STATED EXERCISE
Below is a block of records; repeat each one exactly.

━━━━━━

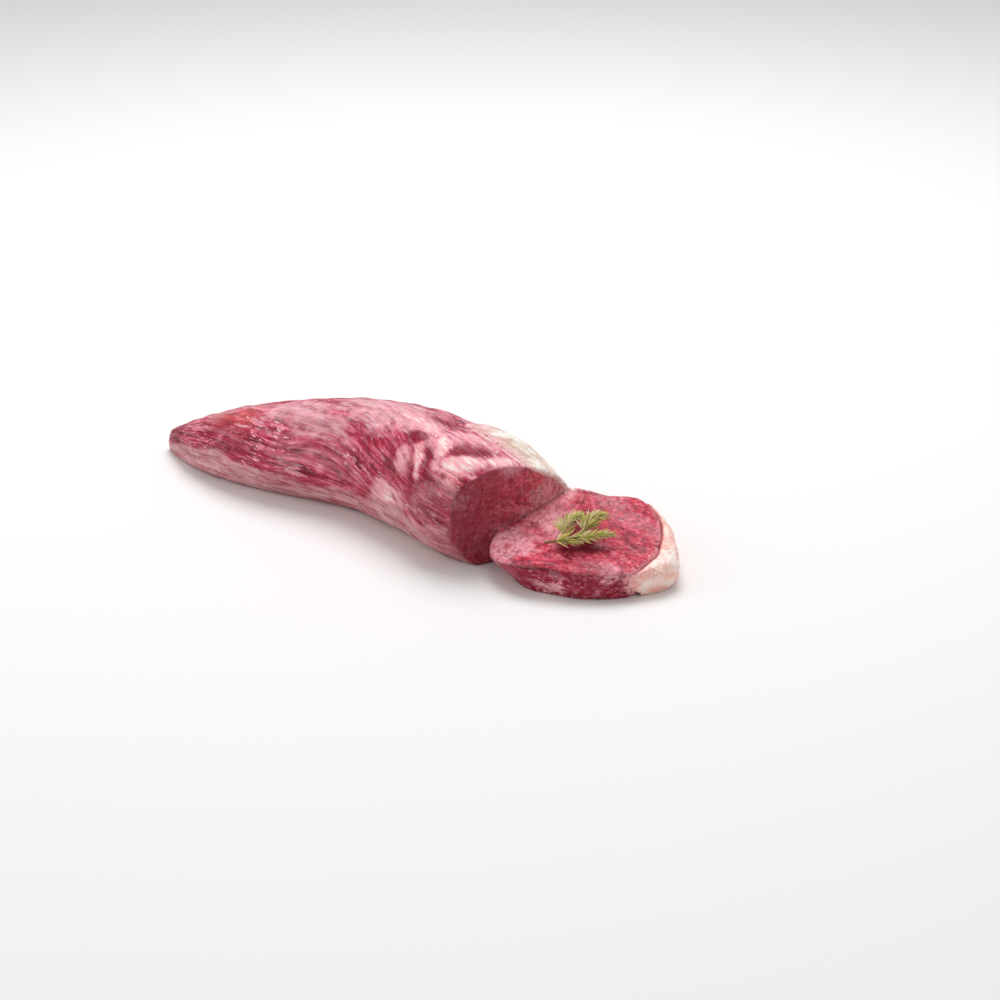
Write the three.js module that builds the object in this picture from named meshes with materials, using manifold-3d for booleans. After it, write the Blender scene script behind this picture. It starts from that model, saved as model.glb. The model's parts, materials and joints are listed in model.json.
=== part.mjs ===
// A raw filet mignon, lying on its flat underside: a long tapering fillet whose thick end has been cut, with
// the end slice folded down in front of the cut face and still joined to it at the foot. A layer of fat shows
// on the far flank and round the outer edge of the slice, and a herb sprig lies on the slice.
// Millimetres, +Z up. X runs along the fillet from its thin tail to the slice, and -Y is the near flank. While
// the pieces are made, the origin is near the foot of the cut; the group then moves it to the bottom centre.
import * as THREE from 'three';
import { mergeVertices } from 'three/addons/utils/BufferGeometryUtils.js';
import Module from 'manifold-3d';

const wasm = await Module();
wasm.setup();

const { sin, cos, abs, sign, PI, exp, hypot, max } = Math;
const { lerp, clamp, euclideanModulo } = THREE.MathUtils;
const degrees = PI / 180;

// ---------------------------------------------------------------- sizes

const TAIL = 267;               // from the tip of the tail to the foot of the cut
const THICK = 67;               // greatest height of the fillet
const OVERRUN = 60;             // how far the uncut shape is made past the cut, for the knife to remove
const SINK = 7;                 // how much of the soft underside is pressed flat
const WIDEST = 0.4;             // height of the widest part of a section, as a share of its height
const GAP = 0.3;                // clearance between pieces that touch

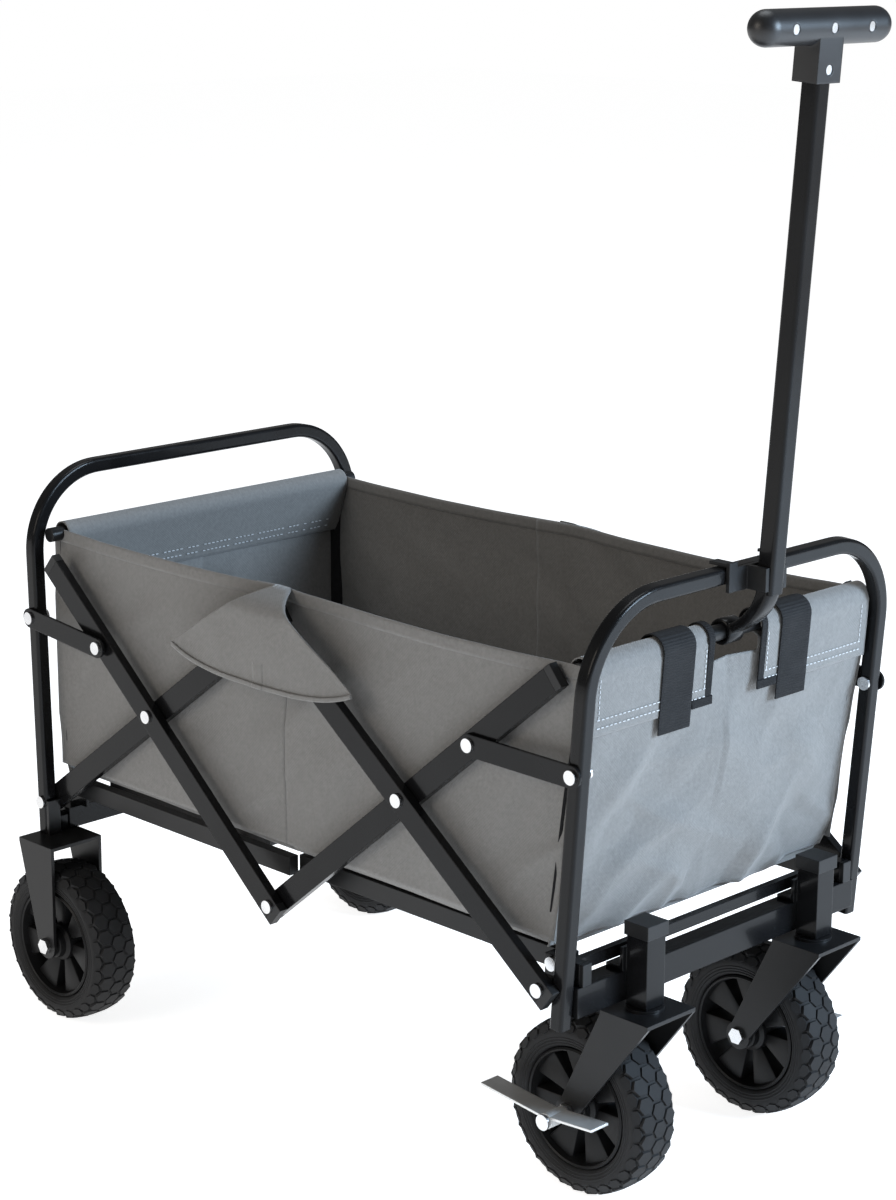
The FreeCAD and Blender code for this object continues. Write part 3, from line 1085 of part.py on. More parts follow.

━━━━━━

EXERCISE RESULT
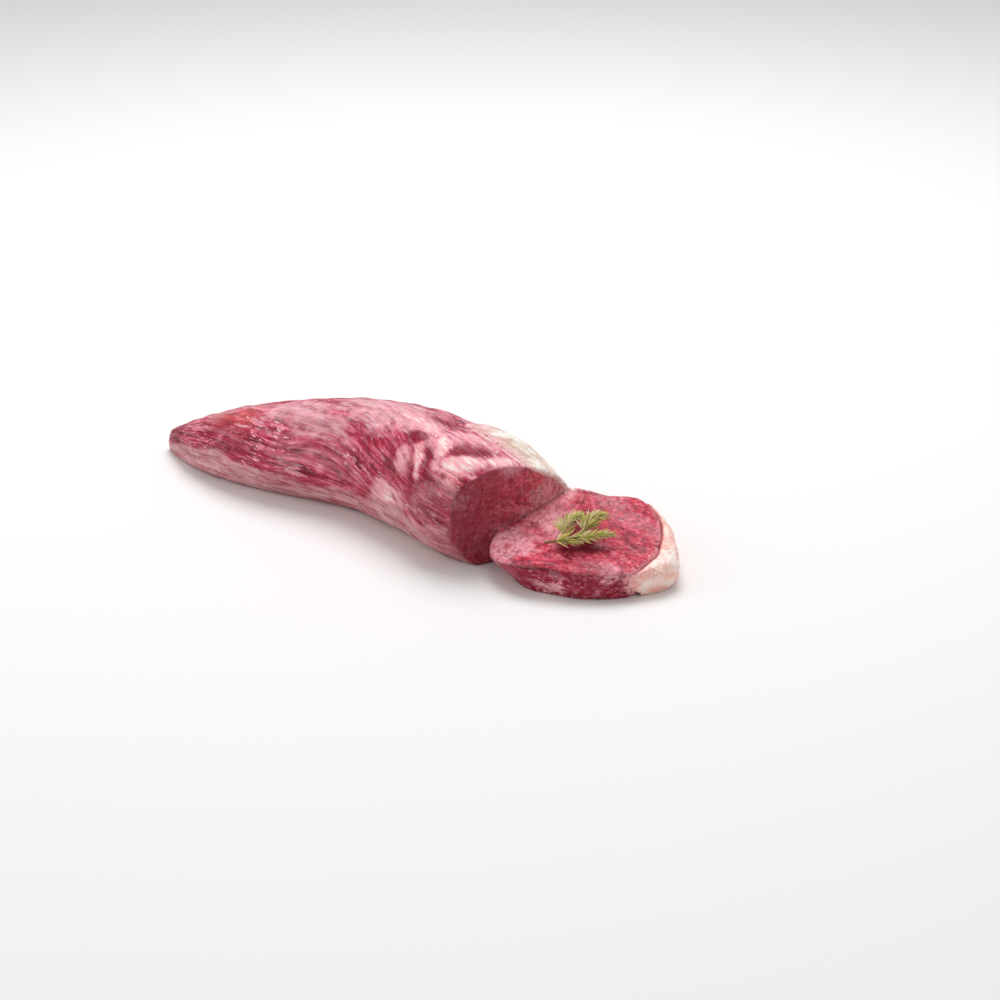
Write the three.js module that builds the object in this picture from named meshes with materials, using manifold-3d for booleans. After it, write the Blender scene script behind this picture. It starts from that model, saved as model.glb. The model's parts, materials and joints are listed in model.json.
=== part.mjs ===
// A raw filet mignon, lying on its flat underside: a long tapering fillet whose thick end has been cut, with
// the end slice folded down in front of the cut face and still joined to it at the foot. A layer of fat shows
// on the far flank and round the outer edge of the slice, and a herb sprig lies on the slice.
// Millimetres, +Z up. X runs along the fillet from its thin tail to the slice, and -Y is the near flank. While
// the pieces are made, the origin is near the foot of the cut; the group then moves it to the bottom centre.
import * as THREE from 'three';
import { mergeVertices } from 'three/addons/utils/BufferGeometryUtils.js';
import Module from 'manifold-3d';

const wasm = await Module();
wasm.setup();

const { sin, cos, abs, sign, PI, exp, hypot, max } = Math;
const { lerp, clamp, euclideanModulo } = THREE.MathUtils;
const degrees = PI / 180;

// ---------------------------------------------------------------- sizes

const TAIL = 267;               // from the tip of the tail to the foot of the cut
const THICK = 67;               // greatest height of the fillet
const OVERRUN = 60;             // how far the uncut shape is made past the cut, for the knife to remove
const SINK = 7;                 // how much of the soft underside is pressed flat
const WIDEST = 0.4;             // height of the widest part of a section, as a share of its height
const GAP = 0.3;                // clearance between pieces that touch

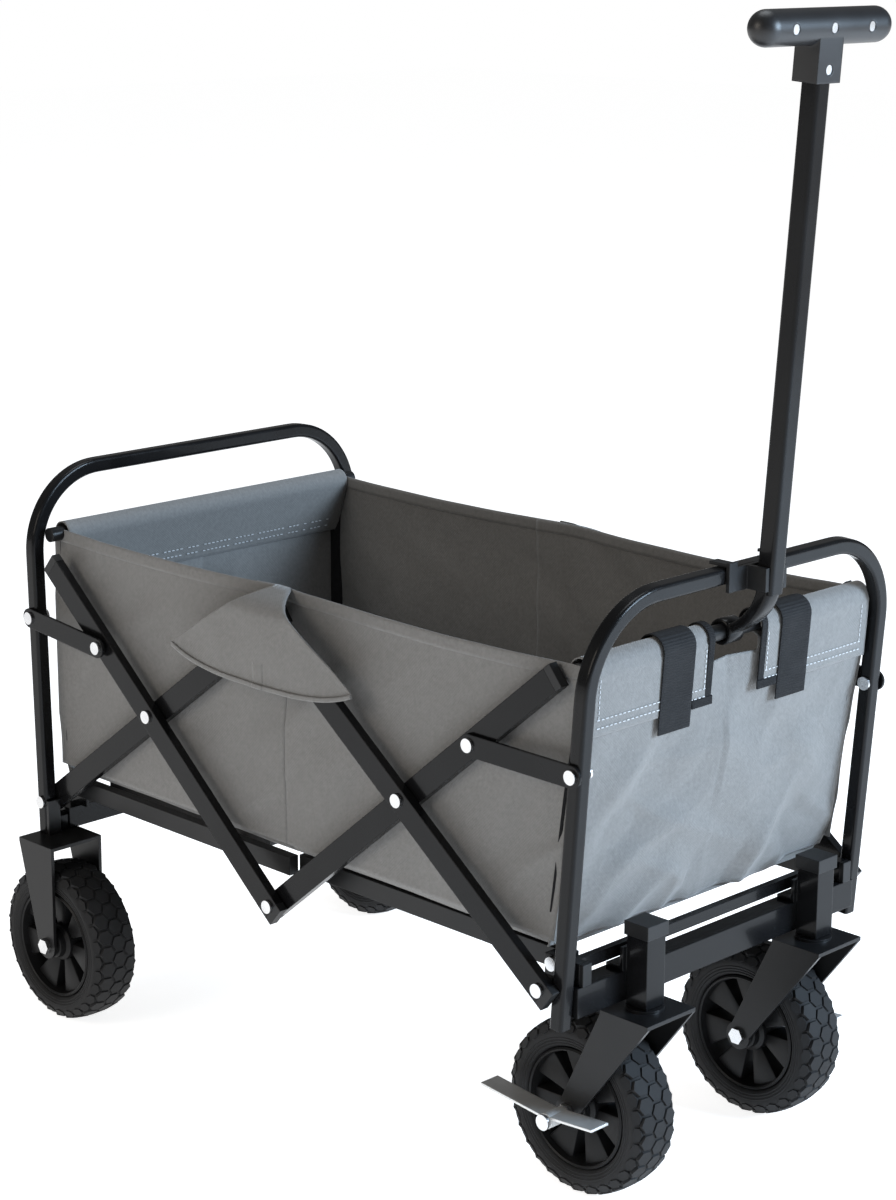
The FreeCAD and Blender code for this object continues. Write part 3, from line 1085 of part.py on. More parts follow.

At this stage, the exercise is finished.